Begin SUPPLIED MATERIAL

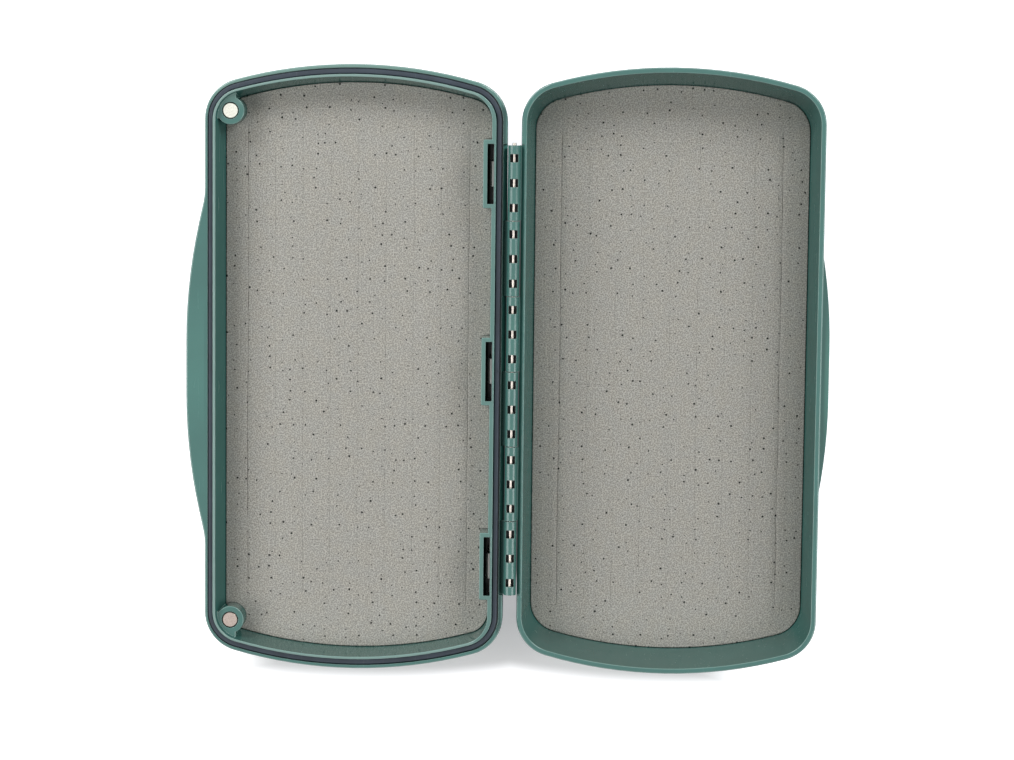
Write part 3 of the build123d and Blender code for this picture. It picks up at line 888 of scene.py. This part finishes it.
def pad_side(mesh, grid, outline, centre, top, height):
    """Side and underside of a pad, from the rim of its top downward."""
    rim = [line[0] for line in grid]
    rim += grid[-1][1:]
    rim += [line[-1] for line in reversed(grid[:-1])]
    rim += list(reversed(grid[0][1:-1]))
    rings = [rim]
    for share, inset in SIDE_RINGS:
        narrower = 1.0 - inset * MM / outline.half_width
        shorter = 1.0 - inset * MM / outline.apex
        ring = []
        for vert in rim:
            x = centre.x + (vert.co.x - centre.x) * narrower
            y = centre.y + (vert.co.y - centre.y) * shorter
            ring.append(mesh.verts.new((x, y, top - height * share)))
        rings.append(ring)
    for upper, lower in zip(rings, rings[1:]):
        for k in range(len(rim)):
            j = (k + 1) % len(rim)
            mesh.faces.new((upper[k], lower[k], lower[j], upper[j]))
    mesh.faces.new(list(reversed(rings[-1])))


def build_pad(name, low, high, corner, settings, seed):
    """Slit foam pad as one closed mesh, with a rounded rim and open cuts."""
    centre = (low + high) / 2
    half_width = (high.x - low.x) / 2
    half_length = (high.y - low.y) / 2
    outline = PadOutline(half_width, half_length, settings.end_bow_radius, corner)
    slits = SlitField(settings, half_length - settings.slit_end_margin, seed)
    rounding = settings.edge_round
    mesh = bmesh.new()
    grid = pad_surface(mesh, outline, slits, centre, high.z, settings, seed)
    height = high.z - low.z - rounding
    pad_side(mesh, grid, outline, centre, high.z - rounding, height)
    bmesh.ops.recalc_face_normals(mesh, faces=mesh.faces)
    return finished(mesh, name)


def finished(mesh, name):
    """Turns a mesh under construction into an object of the scene."""
    data = bpy.data.meshes.new(name)
    mesh.to_mesh(data)
    mesh.free()
    return add_object(name, data)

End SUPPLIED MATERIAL

▶ _EXERCISE OBJECTIVE_:
Print exactly, and only, the lines beginning at the top of the listing and ending at the line with "return finished(mesh, name)".

▶ _FULL SOLUTION_:
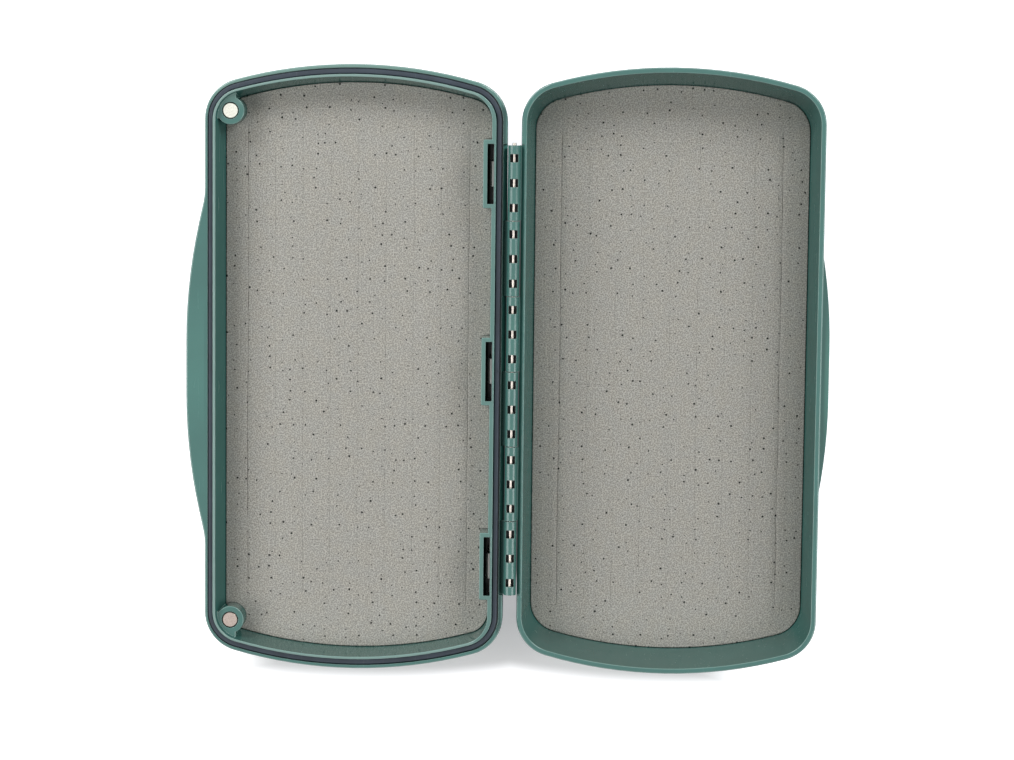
Write part 3 of the build123d and Blender code for this picture. It picks up at line 888 of scene.py. This part finishes it.
def pad_side(mesh, grid, outline, centre, top, height):
    """Side and underside of a pad, from the rim of its top downward."""
    rim = [line[0] for line in grid]
    rim += grid[-1][1:]
    rim += [line[-1] for line in reversed(grid[:-1])]
    rim += list(reversed(grid[0][1:-1]))
    rings = [rim]
    for share, inset in SIDE_RINGS:
        narrower = 1.0 - inset * MM / outline.half_width
        shorter = 1.0 - inset * MM / outline.apex
        ring = []
        for vert in rim:
            x = centre.x + (vert.co.x - centre.x) * narrower
            y = centre.y + (vert.co.y - centre.y) * shorter
            ring.append(mesh.verts.new((x, y, top - height * share)))
        rings.append(ring)
    for upper, lower in zip(rings, rings[1:]):
        for k in range(len(rim)):
            j = (k + 1) % len(rim)
            mesh.faces.new((upper[k], lower[k], lower[j], upper[j]))
    mesh.faces.new(list(reversed(rings[-1])))


def build_pad(name, low, high, corner, settings, seed):
    """Slit foam pad as one closed mesh, with a rounded rim and open cuts."""
    centre = (low + high) / 2
    half_width = (high.x - low.x) / 2
    half_length = (high.y - low.y) / 2
    outline = PadOutline(half_width, half_length, settings.end_bow_radius, corner)
    slits = SlitField(settings, half_length - settings.slit_end_margin, seed)
    rounding = settings.edge_round
    mesh = bmesh.new()
    grid = pad_surface(mesh, outline, slits, centre, high.z, settings, seed)
    height = high.z - low.z - rounding
    pad_side(mesh, grid, outline, centre, high.z - rounding, height)
    bmesh.ops.recalc_face_normals(mesh, faces=mesh.faces)
    return finished(mesh, name)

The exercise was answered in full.